_Short exercise:_ Please write out the complete listing that follows, exactly as it reads.

_Supplied information:_
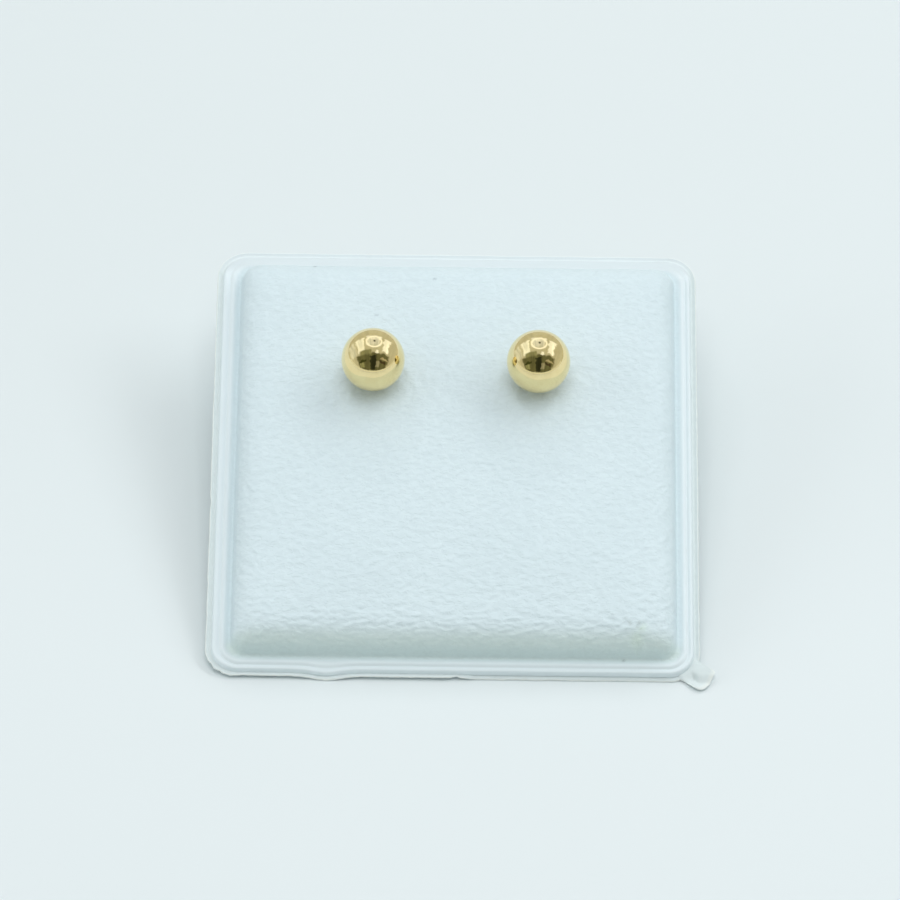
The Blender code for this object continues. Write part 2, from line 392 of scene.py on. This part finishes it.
# wrinkles of the embossed grain: their half widths across and up the card, and how deep they are
grain = {
    "across": 0.68, "up": 0.44, "wander": 1.2, "wanderAcross": 3.1, "wanderUp": 2.3,
    "crisp": 2.6, "depth": 0.045, "fine": 0.008, "fineness": 2.3, "fadeUp": 0.35,
    "fadeOver": 46, "startsAt": 1.3, "fullAt": 2.5,  # up the card, and heights on the side wall
}
pinch = {"x": -11.7, "width": 1.7, "reach": 3.2, "slide": 0.3, "flatten": 0.55, "flattest": 0.45}
crater = {"x": 17.3, "t": 5.2, "radius": 0.75, "depth": 0.07, "lip": 0.25}
ballDent = {"radius": 1.7, "depth": 0.1, "under": 0.8, "gap": 0.01}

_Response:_
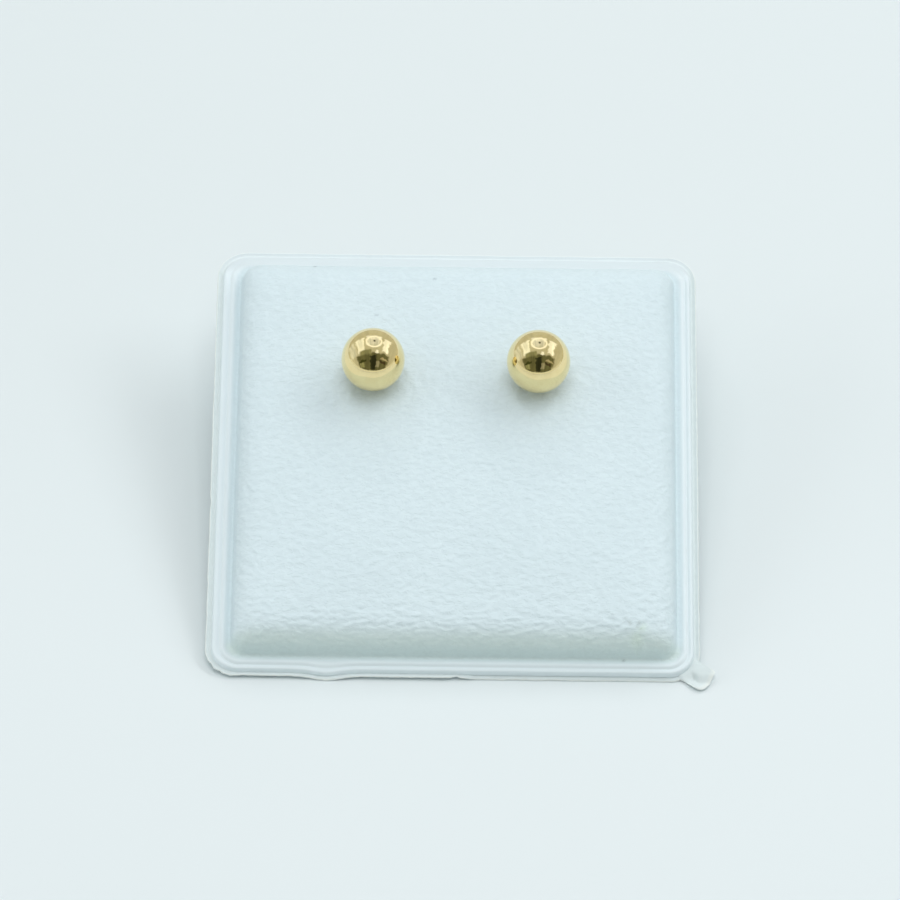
The Blender code for this object continues. Write part 2, from line 392 of scene.py on. This part finishes it.
# wrinkles of the embossed grain: their half widths across and up the card, and how deep they are
grain = {
    "across": 0.68, "up": 0.44, "wander": 1.2, "wanderAcross": 3.1, "wanderUp": 2.3,
    "crisp": 2.6, "depth": 0.045, "fine": 0.008, "fineness": 2.3, "fadeUp": 0.35,
    "fadeOver": 46, "startsAt": 1.3, "fullAt": 2.5,  # up the card, and heights on the side wall
}
pinch = {"x": -11.7, "width": 1.7, "reach": 3.2, "slide": 0.3, "flatten": 0.55, "flattest": 0.45}
crater = {"x": 17.3, "t": 5.2, "radius": 0.75, "depth": 0.07, "lip": 0.25}
ballDent = {"radius": 1.7, "depth": 0.1, "under": 0.8, "gap": 0.01}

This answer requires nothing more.